WORK TO COMPLETE: Repeat all of the data precisely.

DATASET EXTRACT:
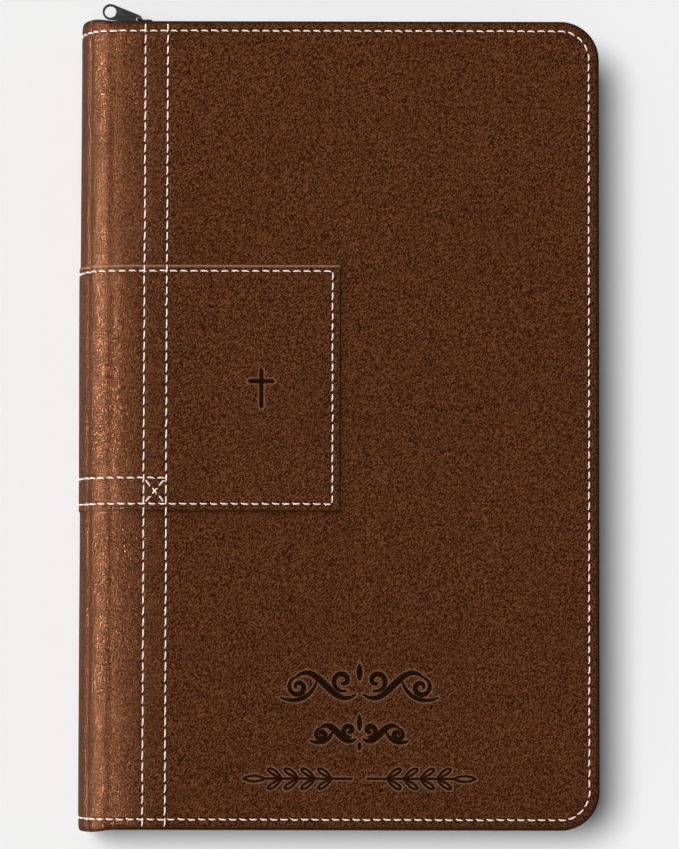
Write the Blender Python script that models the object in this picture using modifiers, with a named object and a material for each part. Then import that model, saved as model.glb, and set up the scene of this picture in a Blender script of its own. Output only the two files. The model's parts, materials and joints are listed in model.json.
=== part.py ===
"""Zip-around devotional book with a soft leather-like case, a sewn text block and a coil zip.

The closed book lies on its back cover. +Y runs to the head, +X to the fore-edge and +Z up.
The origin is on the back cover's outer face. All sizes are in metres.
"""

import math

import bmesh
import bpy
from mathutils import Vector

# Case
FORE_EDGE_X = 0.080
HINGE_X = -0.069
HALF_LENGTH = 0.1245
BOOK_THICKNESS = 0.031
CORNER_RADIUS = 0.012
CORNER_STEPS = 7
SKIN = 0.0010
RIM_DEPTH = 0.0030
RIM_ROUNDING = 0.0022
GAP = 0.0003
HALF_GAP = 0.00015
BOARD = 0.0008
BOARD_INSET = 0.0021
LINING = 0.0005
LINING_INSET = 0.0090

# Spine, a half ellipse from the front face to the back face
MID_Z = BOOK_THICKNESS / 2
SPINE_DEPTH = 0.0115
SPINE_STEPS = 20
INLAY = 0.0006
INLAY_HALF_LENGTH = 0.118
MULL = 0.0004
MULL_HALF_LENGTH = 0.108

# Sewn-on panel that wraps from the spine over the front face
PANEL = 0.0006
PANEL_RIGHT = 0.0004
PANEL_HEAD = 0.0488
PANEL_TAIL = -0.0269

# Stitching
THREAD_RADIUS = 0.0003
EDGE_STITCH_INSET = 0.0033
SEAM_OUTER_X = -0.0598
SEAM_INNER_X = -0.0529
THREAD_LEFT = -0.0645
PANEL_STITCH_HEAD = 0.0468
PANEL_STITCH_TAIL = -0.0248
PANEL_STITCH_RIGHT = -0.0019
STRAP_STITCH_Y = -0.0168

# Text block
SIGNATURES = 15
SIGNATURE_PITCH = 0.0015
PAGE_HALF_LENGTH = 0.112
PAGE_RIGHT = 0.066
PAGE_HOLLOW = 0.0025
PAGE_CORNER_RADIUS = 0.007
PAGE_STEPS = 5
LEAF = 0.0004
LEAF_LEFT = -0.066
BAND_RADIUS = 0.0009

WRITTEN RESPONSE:
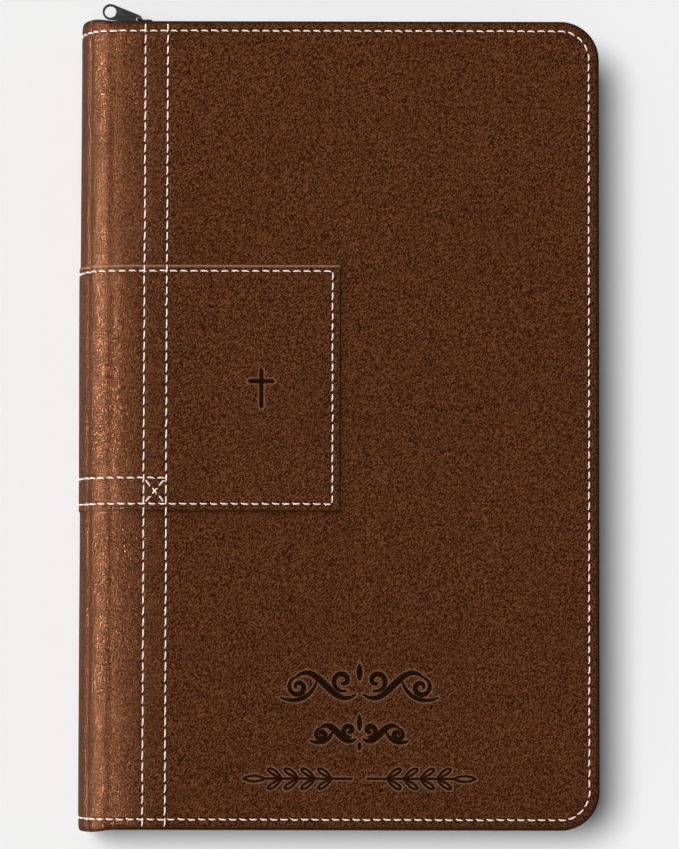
Write the Blender Python script that models the object in this picture using modifiers, with a named object and a material for each part. Then import that model, saved as model.glb, and set up the scene of this picture in a Blender script of its own. Output only the two files. The model's parts, materials and joints are listed in model.json.
=== part.py ===
"""Zip-around devotional book with a soft leather-like case, a sewn text block and a coil zip.

The closed book lies on its back cover. +Y runs to the head, +X to the fore-edge and +Z up.
The origin is on the back cover's outer face. All sizes are in metres.
"""

import math

import bmesh
import bpy
from mathutils import Vector

# Case
FORE_EDGE_X = 0.080
HINGE_X = -0.069
HALF_LENGTH = 0.1245
BOOK_THICKNESS = 0.031
CORNER_RADIUS = 0.012
CORNER_STEPS = 7
SKIN = 0.0010
RIM_DEPTH = 0.0030
RIM_ROUNDING = 0.0022
GAP = 0.0003
HALF_GAP = 0.00015
BOARD = 0.0008
BOARD_INSET = 0.0021
LINING = 0.0005
LINING_INSET = 0.0090

# Spine, a half ellipse from the front face to the back face
MID_Z = BOOK_THICKNESS / 2
SPINE_DEPTH = 0.0115
SPINE_STEPS = 20
INLAY = 0.0006
INLAY_HALF_LENGTH = 0.118
MULL = 0.0004
MULL_HALF_LENGTH = 0.108

# Sewn-on panel that wraps from the spine over the front face
PANEL = 0.0006
PANEL_RIGHT = 0.0004
PANEL_HEAD = 0.0488
PANEL_TAIL = -0.0269

# Stitching
THREAD_RADIUS = 0.0003
EDGE_STITCH_INSET = 0.0033
SEAM_OUTER_X = -0.0598
SEAM_INNER_X = -0.0529
THREAD_LEFT = -0.0645
PANEL_STITCH_HEAD = 0.0468
PANEL_STITCH_TAIL = -0.0248
PANEL_STITCH_RIGHT = -0.0019
STRAP_STITCH_Y = -0.0168

# Text block
SIGNATURES = 15
SIGNATURE_PITCH = 0.0015
PAGE_HALF_LENGTH = 0.112
PAGE_RIGHT = 0.066
PAGE_HOLLOW = 0.0025
PAGE_CORNER_RADIUS = 0.007
PAGE_STEPS = 5
LEAF = 0.0004
LEAF_LEFT = -0.066
BAND_RADIUS = 0.0009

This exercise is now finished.